Problem details: Locate each line of the material that contains "from", then return it.

====== Data to process ======

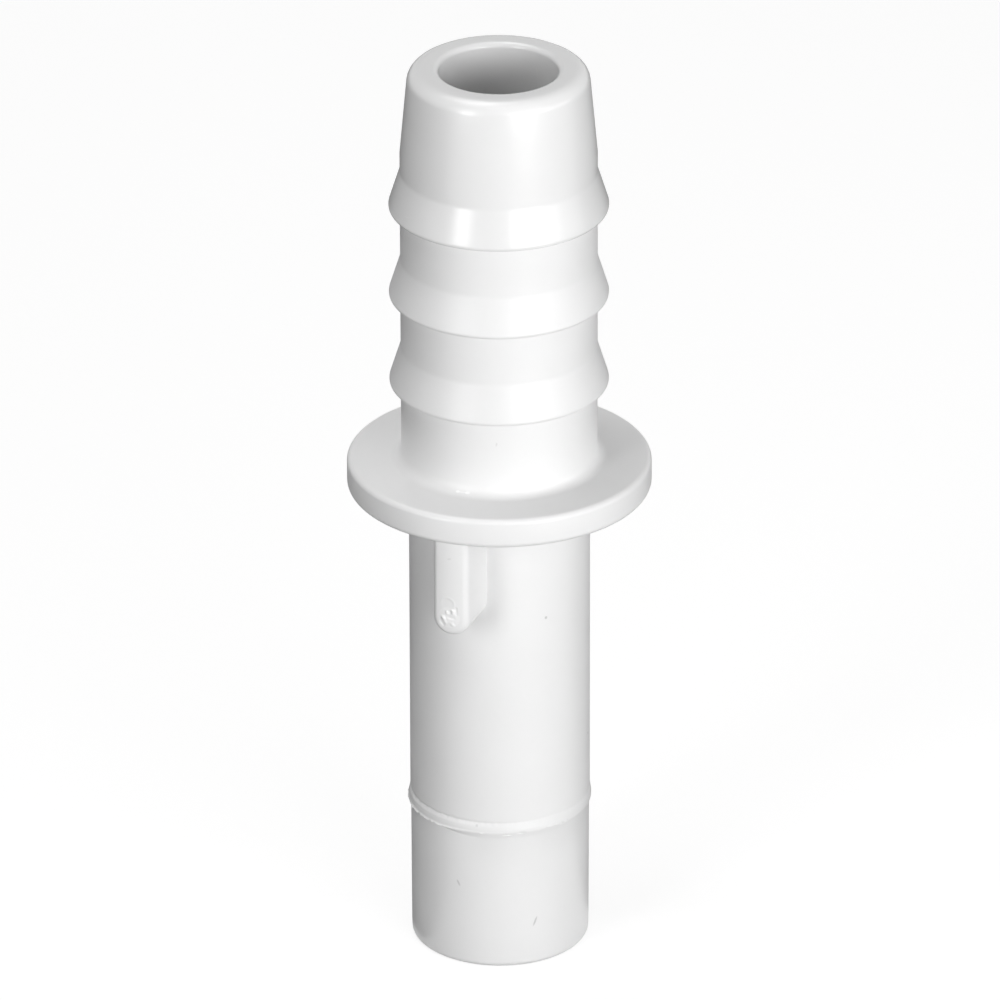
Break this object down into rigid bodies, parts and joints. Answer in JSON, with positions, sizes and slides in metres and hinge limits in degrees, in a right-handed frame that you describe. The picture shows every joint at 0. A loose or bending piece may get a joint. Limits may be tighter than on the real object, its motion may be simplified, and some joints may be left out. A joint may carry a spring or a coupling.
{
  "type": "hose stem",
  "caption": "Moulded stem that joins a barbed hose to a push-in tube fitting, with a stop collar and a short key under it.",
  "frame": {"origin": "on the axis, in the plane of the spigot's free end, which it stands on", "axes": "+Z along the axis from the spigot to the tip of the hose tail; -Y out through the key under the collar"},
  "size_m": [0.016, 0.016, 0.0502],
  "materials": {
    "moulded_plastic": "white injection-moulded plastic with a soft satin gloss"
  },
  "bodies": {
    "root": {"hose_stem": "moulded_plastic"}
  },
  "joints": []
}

======
====== Data to process ======

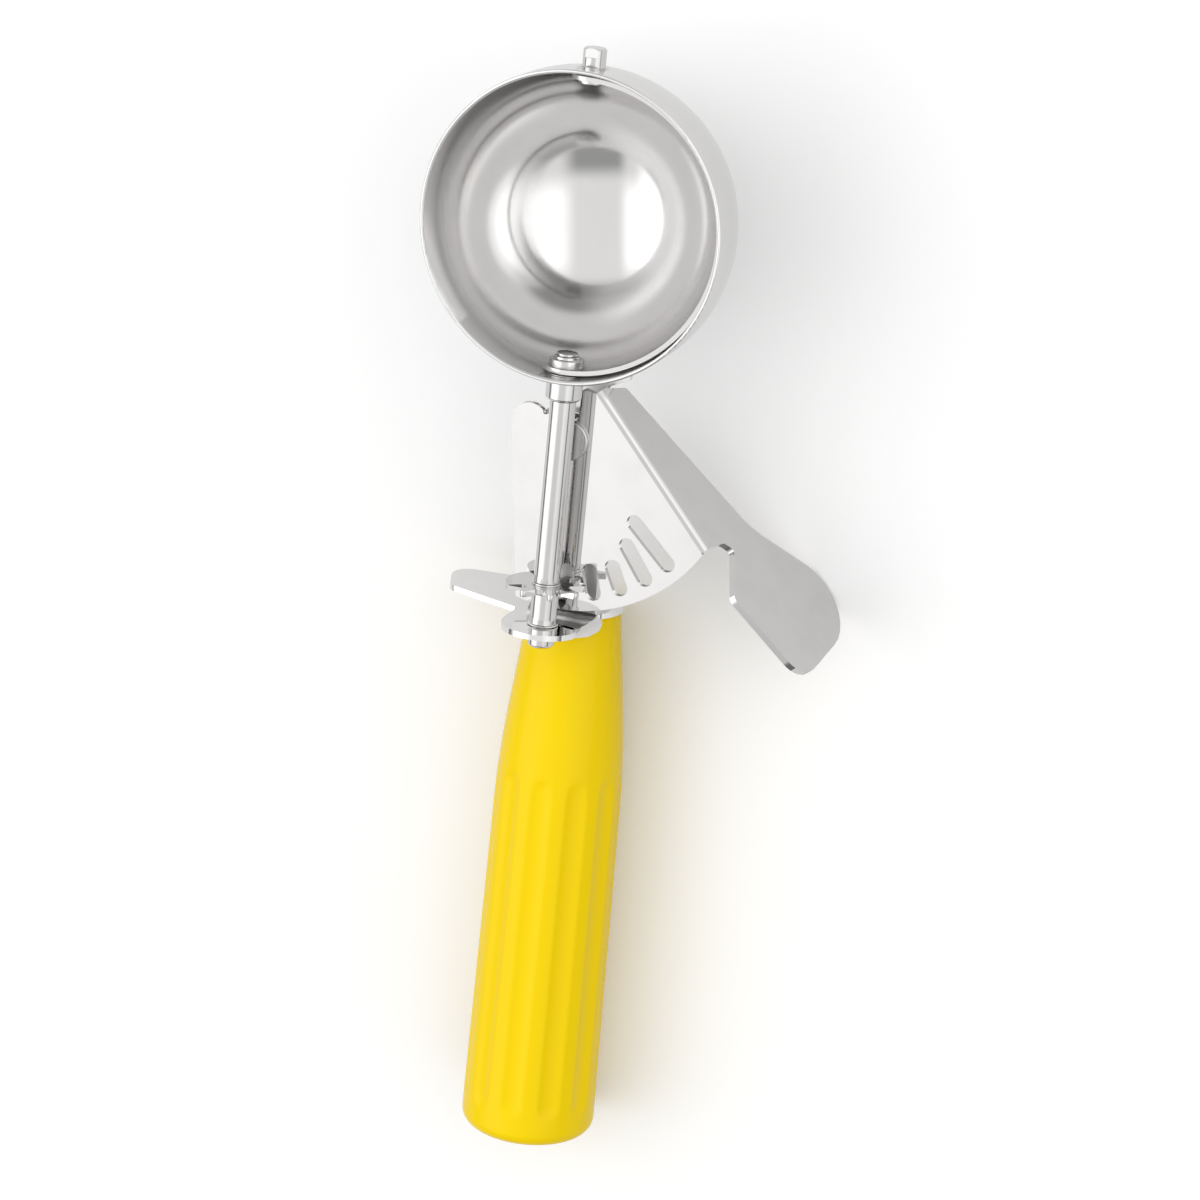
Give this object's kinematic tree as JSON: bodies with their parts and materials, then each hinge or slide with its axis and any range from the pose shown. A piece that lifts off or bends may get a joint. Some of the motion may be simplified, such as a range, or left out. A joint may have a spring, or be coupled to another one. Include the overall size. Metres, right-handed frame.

======

Finished task:
  "frame": {"origin": "on the axis, in the plane of the spigot's free end, which it stands on", "axes": "+Z along the axis from the spigot to the tip of the hose tail; -Y out through the key under the collar"},
Give this object's kinematic tree as JSON: bodies with their parts and materials, then each hinge or slide with its axis and any range from the pose shown. A piece that lifts off or bends may get a joint. Some of the motion may be simplified, such as a range, or left out. A joint may have a spring, or be coupled to another one. Include the overall size. Metres, right-handed frame.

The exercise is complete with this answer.